A suitable parameterization of the microstructure enables us to investigate the influence of individual parameters on the target variables and to provide an accurate description of the geometry for 3D printing. Different properties of individual designs can thus also potentially be combined with each other (e.g. in layers) or merged into each other, providing a further opportunity to optimize the filter medium.

With the aid of 3D printing processes, digital microstructures that produce promising results in the simulations can be produced as prototypes with high fidelity. After suitable functionalization of the surface, these can be used in experiments to compare the simulation results with reality.

Interdepartmental Expertise  

In the project »MaTBiZ«, we combine methods and competences from different research areas. For this reason, three departments of the Fraunhofer ITWM are involved in the project, each contributing their respective expertise:


Example: Filter Media With Foam Structure

In this project, we are looking at foam-like filter media,  because of their high connectivity, which makes them highly suitable for 3D printing. In previous work by the department »Image Processing« in collaboration with Prof. Dr.
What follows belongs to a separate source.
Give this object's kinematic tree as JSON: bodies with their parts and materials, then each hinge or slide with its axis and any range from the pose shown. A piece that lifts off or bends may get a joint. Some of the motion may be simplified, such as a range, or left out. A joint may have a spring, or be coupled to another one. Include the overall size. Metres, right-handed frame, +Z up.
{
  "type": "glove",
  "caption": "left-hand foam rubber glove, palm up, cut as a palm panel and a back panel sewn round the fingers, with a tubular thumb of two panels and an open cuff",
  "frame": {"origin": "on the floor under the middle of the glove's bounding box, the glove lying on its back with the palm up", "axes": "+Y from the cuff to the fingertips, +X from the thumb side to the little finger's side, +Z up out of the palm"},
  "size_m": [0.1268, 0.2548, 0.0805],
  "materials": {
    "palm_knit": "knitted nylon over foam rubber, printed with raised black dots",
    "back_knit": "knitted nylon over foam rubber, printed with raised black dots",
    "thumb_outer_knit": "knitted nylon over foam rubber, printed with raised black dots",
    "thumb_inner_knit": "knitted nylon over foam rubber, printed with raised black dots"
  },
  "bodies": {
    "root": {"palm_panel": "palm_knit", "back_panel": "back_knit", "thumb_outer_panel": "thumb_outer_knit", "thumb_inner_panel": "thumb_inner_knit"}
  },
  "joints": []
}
Claudia Redenbach's chair at RPTU Kaiserslautern-Landau, we have so far investigated the modeling of realistic distributions of cell shape and size.

Preliminary Research on the Separation of Cells

If different cell types of a cell culture are to be separated from each other, a selection procedure is required that can distinguish between at least two cell populations. Systems that realize cell separation in flow-through channels simplify the handling and scalability of such separation problems. Here, the department »Flow and Material Simulation« contributes its experience from the project AMSCHA.

Simulation of Flow and Cell Separation

The simulation of flow through porous structures and the adhesion of cells to a functionalized surface can be implemented on different scales and with different methods. Previous research investigating this phenomenon has mostly considered the interaction of a single cell or particle with a (flat) surface. In the BMBF project AMSCHA, we have investigated the adhesion of cells to a functionalized surface in deterministic and stochastic microstructures using simulations. »MaTBiZ« will further build on these findings.

3D Printing Validates Microstructure Simulation

Microstructures that result from numerical optimization can only be additively manufactured in a meaningful way. The additive process must be able to faithfully realize both the relevant pore sizes of less than 100 μm and wall thicknesses in the range of a few μm. The only method that currently meets these criteria is 3D laser lithography using two-photon polymerization. This expertise is contributed by our department »Materials Characterization and Testing«. 3D printing also validates our simulations in the project »ViDestoP« (Virtual Design Chain and Stochastic Prototyping of Nonwovens).